A Spanish Trainee was the beneficiary from a Spanish fellowship program that gave young professionals from Spain the opportunity to do a traineeship in one of the European Space Agency's (ESA) establishments, in fields related to space science and engineering. It is an initiative to bring state-of-the-art knowledge to the Spanish aerospace industry.

The program objective was to train Spanish graduates at ESA in order to create professionals in the space industry, therefore reinforcing the technological know-how in this field.

The fellowship was an initiative of the Spanish Ministry of Science and Innovation, together with the CDTI (Centre for the Development of Industrial Technology).
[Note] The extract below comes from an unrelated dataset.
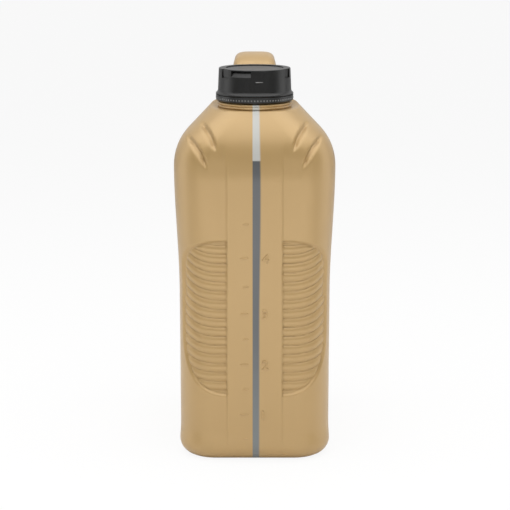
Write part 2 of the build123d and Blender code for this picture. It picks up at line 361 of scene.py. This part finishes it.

It was part of the Subprogram of specialization in international organizations, among the ESA, CERN, ESRO, ESRF, GSI....

The fellowship programme, which is no longer running, was called in Spanish "Becas de Especialización en Organismos Internacionales". Aside from ESA, it also offered the beneficiary traineeships in a number of other research institutions across Europe such as CERN, Rutherford Appleton Laboratory or the European Southern Observatory ().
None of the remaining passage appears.